CROPSEY v. CRANDALL.

[2 Blatchf. 341;1 10 N. Y. Leg. Obs. 1.]

Circuit Court, S. D. New York.

Oct. 15, 1851.

LIEN OF JUDGMENT.

1. A judgment or decree docketed in a court of the United States for the southern district of New York is a lien on the lands of the defendant in whatever county of the district they are situated.

2. It is not necessary to the creation of such a lien that a transcript of the judgment or decree should be filed in the office of the clerk of any county in the district.

3. The statutes of New York which limit the duration of the lien of the judgments and decrees of the state courts apply to the judgments and decrees of he courts of the United States within the state. But the New-York statute of May 14, 1840 (Laws 1840, c. 386, § 26), prescribing what acts are necessary to be done to create the lien of a state judgment or decree, does not apply to the judgments or decrees of a court of the United States.

The libellant [Elias Cropsey] obtained a decree in this court, on appeal from the district court in a suit in personam, in admiralty, against the respondent [Joshua Crandall] and one [Charles] Cleaveland, his stipulator. The decree was duly docketed in this court and an execution was issued upon it against Cleaveland, on which real estate of his, situated in Williamsburgh, Kings county, was about to be sold. The decree was not docketed in Kings county, nor was any transcript of it filed in that county. Cleaveland now moved to set aside the execution against him, or the ground that, under the 26th section of the act of the legislature of New-York of May 14, 1840 (Laws 1840, c. 386), no lien could attach to his real estate in Kings county until a transcript of the decree was filed in the office of the clerk of that county.

Before NELSON, Circuit Justice, and BETTS, District Judge.

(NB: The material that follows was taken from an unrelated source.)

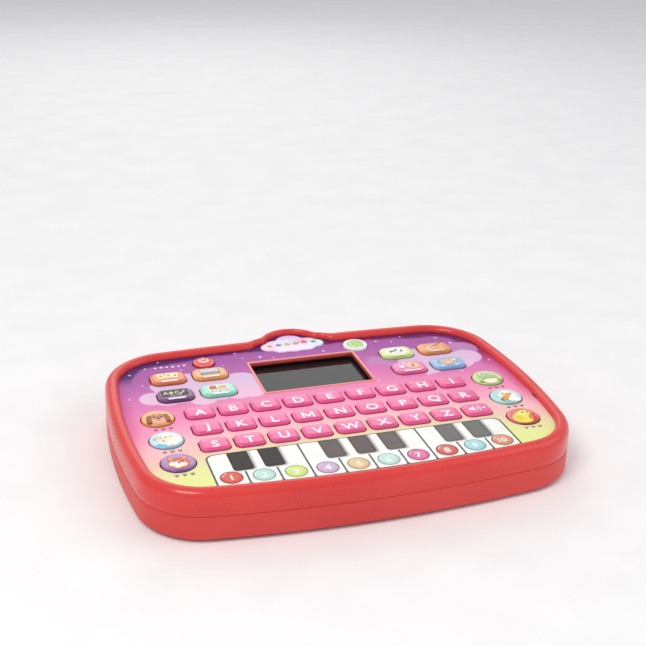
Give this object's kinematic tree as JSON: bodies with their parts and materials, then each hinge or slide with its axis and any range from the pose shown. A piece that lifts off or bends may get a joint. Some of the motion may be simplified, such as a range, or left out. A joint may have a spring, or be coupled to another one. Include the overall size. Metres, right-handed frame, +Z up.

THE COURT held that a judgment or decree docketed in a court of the United States for the southern district of New-York was a lien upon the lands of the defendant in whatever county in the district they might be situated; that it was not necessary to the creation of such lien that a transcript of the judgment or decree should be filed in the office of the clerk of any county in the district; that the statutes of New-York which limited the duration of the lien of the judgments and decrees of the state courts applied to the judgments and decrees of the courts of the United States within the state; but that the New-York statute of May 14th, 1840, prescribing what acts were necessary to be done to create the lien of a state judgment or decree, did not apply to the judgments or decrees of a court of the United States.

Motion denied.

[NOTE. The following opinion is published from 19 Betts, D. C. MS. 112:

[October 14.

[BETTS, District Judge. An action in personam was instituted by the libellant against the respondent on the 17th of October, 1849. After a default against the respondent and various intermediary proceedings, he put in an answer, and on the 4th of November, 1850, filed a stipulation entered into by Charles Cleaveland to pay the money awarded by the final decree rendered in this court or in any appellate court. The cause was heard in court and a decree rendered for the libellant for the sum of $421.75, on the 28th day of December thereafter, and execution therefor issued against him Jany. 31, 1851. On the 4th of February an order was entered for the stipulator to show cause why he should not perform his stipulation, and the 15th day of the same month a decree was rendered against him upon the stipulation, that he pay and satisfy the said sum of $226.17 the amount of the decree unpaid and which decree was then docketed by the clerk in the docket book of judgments of the court On the 29th of April execution was issued on the last mentioned decree against the said stipulator and delivered to the marshal, who levied it on certain real estate situated in Williamsburgh, Kings county, and advertised the property for sale on the 7th day of October instant.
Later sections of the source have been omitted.